What to do ->
Every line that contains "code" counts once; give the total number of such lines, with no other words.
##### Data provided #####
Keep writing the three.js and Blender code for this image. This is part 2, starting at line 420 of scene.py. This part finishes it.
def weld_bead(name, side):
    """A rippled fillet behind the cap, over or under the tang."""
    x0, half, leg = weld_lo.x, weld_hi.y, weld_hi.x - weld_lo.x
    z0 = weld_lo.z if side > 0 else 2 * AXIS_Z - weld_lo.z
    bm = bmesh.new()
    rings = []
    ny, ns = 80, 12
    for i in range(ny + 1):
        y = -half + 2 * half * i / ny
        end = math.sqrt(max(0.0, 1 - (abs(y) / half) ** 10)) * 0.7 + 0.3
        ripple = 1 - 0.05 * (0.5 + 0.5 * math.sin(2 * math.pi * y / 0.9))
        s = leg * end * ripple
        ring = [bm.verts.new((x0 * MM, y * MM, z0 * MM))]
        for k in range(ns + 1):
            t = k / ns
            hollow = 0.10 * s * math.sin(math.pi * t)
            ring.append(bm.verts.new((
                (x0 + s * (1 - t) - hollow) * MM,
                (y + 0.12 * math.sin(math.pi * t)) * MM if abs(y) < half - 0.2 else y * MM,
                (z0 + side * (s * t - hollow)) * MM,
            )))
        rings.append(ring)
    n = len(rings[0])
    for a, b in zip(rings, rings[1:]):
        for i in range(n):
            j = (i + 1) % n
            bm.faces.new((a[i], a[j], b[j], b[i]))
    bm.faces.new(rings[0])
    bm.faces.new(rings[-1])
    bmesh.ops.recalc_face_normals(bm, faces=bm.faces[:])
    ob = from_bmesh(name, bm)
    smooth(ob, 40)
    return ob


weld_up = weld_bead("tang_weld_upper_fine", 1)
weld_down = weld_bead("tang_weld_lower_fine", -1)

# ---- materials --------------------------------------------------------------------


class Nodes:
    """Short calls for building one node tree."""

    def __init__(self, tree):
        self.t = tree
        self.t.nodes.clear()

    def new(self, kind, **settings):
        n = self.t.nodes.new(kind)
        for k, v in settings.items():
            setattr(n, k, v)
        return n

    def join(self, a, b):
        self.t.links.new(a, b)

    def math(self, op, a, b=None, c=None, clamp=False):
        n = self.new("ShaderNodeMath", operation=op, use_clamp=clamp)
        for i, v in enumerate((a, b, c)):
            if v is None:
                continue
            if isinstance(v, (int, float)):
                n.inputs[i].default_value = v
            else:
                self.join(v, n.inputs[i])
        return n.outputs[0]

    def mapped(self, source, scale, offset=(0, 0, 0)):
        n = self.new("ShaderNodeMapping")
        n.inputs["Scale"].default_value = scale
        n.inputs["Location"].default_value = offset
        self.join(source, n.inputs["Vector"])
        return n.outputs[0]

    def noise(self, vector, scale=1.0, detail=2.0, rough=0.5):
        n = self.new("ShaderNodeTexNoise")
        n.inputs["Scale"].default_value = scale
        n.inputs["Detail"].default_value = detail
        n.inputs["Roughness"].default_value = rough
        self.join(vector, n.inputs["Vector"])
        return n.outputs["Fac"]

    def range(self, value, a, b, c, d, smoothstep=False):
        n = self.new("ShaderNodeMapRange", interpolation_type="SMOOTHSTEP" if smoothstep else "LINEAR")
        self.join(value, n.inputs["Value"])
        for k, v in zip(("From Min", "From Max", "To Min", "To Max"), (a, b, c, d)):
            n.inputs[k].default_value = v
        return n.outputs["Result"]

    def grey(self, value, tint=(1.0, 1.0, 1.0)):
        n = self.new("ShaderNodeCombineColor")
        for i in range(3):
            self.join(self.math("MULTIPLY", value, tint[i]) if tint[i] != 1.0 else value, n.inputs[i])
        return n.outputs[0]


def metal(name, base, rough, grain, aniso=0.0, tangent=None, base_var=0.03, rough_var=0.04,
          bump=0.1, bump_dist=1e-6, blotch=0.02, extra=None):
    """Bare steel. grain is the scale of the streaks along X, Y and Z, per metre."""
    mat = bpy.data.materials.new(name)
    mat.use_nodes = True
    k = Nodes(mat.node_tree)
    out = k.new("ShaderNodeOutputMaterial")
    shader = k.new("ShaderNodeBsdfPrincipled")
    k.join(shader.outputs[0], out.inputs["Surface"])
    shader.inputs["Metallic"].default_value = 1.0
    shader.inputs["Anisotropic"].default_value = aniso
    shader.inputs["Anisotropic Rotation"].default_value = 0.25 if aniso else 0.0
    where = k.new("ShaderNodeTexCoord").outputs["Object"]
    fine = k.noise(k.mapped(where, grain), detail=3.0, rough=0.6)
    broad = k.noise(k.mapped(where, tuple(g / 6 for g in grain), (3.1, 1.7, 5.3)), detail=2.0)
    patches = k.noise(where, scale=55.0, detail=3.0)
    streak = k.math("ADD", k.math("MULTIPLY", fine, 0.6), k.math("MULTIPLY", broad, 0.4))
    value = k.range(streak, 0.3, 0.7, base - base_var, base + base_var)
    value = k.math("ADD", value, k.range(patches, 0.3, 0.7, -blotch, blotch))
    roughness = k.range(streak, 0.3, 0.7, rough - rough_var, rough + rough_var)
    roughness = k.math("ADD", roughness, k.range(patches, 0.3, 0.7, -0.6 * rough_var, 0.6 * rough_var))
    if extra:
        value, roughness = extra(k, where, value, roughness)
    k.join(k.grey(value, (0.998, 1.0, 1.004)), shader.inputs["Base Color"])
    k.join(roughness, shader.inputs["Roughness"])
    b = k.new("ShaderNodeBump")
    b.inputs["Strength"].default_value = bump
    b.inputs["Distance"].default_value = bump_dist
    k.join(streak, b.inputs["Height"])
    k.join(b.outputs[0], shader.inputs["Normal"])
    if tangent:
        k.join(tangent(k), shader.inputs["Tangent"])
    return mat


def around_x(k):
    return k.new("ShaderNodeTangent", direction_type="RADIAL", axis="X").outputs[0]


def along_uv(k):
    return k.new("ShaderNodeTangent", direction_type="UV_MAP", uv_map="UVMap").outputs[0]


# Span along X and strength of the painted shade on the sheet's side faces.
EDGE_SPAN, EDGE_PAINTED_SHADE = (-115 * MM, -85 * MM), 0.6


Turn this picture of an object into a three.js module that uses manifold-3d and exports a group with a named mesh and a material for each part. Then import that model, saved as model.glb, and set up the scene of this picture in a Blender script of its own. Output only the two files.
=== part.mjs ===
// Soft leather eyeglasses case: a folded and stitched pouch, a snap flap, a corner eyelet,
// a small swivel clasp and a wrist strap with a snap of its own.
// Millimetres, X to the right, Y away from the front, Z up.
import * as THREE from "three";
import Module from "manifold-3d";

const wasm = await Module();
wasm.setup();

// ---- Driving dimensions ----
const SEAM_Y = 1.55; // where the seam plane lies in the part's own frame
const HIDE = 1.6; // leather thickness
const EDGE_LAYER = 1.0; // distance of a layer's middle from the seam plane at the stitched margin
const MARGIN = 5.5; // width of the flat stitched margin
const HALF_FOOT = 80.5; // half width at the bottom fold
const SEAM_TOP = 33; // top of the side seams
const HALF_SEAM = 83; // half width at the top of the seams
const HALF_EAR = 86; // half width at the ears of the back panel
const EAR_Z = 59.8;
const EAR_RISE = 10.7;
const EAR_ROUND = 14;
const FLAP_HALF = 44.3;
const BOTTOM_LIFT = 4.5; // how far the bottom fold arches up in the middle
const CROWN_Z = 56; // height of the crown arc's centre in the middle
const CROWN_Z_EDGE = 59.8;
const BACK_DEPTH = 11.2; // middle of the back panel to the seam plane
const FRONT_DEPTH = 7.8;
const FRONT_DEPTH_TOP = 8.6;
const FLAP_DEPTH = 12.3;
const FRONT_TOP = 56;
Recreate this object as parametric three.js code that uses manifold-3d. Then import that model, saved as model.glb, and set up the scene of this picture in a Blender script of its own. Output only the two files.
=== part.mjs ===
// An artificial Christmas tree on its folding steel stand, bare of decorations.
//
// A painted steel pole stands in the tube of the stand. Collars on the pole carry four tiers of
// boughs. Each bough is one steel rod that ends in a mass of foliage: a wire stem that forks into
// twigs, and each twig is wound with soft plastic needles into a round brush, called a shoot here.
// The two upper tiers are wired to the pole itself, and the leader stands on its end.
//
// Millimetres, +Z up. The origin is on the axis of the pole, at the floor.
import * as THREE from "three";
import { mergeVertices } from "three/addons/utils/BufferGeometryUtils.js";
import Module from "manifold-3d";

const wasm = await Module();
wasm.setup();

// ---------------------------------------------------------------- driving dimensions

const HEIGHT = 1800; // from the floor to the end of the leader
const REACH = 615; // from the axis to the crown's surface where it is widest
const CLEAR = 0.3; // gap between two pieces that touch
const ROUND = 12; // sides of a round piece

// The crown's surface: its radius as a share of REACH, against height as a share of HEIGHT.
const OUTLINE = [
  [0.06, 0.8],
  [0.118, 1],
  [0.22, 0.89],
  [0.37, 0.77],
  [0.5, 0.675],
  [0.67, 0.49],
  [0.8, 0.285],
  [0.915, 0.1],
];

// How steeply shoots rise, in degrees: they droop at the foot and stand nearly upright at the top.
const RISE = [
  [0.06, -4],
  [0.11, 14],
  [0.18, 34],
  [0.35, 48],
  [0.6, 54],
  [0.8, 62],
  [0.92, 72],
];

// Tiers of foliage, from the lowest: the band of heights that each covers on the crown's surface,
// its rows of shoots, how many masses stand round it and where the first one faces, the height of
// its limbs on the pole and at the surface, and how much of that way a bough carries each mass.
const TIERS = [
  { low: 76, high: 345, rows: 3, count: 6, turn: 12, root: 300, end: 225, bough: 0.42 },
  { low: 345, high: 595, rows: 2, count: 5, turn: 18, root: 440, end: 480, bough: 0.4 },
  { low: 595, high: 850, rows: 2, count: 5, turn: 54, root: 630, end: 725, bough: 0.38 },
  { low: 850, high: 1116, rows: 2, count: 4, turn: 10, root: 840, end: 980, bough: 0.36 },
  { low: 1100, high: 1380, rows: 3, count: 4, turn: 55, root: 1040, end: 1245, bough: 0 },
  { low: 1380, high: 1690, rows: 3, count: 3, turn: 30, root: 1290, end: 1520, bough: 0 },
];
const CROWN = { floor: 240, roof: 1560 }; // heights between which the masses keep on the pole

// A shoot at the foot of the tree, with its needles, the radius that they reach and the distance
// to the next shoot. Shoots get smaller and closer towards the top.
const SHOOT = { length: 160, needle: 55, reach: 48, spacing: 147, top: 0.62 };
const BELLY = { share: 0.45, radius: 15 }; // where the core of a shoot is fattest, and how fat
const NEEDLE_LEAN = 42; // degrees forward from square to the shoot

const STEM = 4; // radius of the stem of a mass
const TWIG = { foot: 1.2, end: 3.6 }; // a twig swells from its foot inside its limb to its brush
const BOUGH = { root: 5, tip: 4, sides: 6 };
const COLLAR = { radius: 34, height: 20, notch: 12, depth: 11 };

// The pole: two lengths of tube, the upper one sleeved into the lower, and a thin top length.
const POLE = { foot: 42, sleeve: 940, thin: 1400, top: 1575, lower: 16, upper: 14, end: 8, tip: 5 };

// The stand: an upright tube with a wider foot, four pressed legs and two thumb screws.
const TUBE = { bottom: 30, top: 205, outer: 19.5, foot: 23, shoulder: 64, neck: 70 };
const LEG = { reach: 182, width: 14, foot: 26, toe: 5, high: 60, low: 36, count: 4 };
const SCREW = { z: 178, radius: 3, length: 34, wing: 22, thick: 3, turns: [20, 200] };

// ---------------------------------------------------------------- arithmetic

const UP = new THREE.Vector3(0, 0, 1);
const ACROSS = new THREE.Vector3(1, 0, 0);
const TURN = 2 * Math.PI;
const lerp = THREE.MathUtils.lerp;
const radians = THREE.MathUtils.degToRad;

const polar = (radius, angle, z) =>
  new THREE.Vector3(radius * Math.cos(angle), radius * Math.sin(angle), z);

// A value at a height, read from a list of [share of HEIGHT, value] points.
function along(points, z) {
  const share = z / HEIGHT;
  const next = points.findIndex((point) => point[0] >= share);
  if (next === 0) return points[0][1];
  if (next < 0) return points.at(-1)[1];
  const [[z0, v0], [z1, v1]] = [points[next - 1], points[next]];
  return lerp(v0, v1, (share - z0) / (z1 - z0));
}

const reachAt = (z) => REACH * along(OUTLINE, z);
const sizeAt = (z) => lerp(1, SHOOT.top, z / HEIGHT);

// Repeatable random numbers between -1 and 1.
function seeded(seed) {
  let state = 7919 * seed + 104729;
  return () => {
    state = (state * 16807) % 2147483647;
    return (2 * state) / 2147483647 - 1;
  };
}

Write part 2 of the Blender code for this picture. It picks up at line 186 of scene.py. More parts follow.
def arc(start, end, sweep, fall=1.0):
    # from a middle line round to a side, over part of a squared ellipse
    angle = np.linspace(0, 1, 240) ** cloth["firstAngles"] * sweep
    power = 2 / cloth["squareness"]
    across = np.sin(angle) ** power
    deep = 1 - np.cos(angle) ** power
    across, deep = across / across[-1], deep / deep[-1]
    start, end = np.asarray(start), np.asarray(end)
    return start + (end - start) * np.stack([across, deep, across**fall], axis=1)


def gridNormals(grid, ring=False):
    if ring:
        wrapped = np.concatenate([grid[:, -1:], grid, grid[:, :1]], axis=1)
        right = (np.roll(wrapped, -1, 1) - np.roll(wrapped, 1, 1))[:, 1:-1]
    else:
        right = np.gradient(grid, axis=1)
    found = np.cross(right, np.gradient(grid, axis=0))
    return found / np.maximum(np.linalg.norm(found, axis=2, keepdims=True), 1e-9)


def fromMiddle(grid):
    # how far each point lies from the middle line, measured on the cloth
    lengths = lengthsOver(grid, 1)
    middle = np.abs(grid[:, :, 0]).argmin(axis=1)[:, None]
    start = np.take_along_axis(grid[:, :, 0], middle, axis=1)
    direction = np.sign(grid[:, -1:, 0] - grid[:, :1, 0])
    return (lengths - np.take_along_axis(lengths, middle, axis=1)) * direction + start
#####
Result of this task ->
3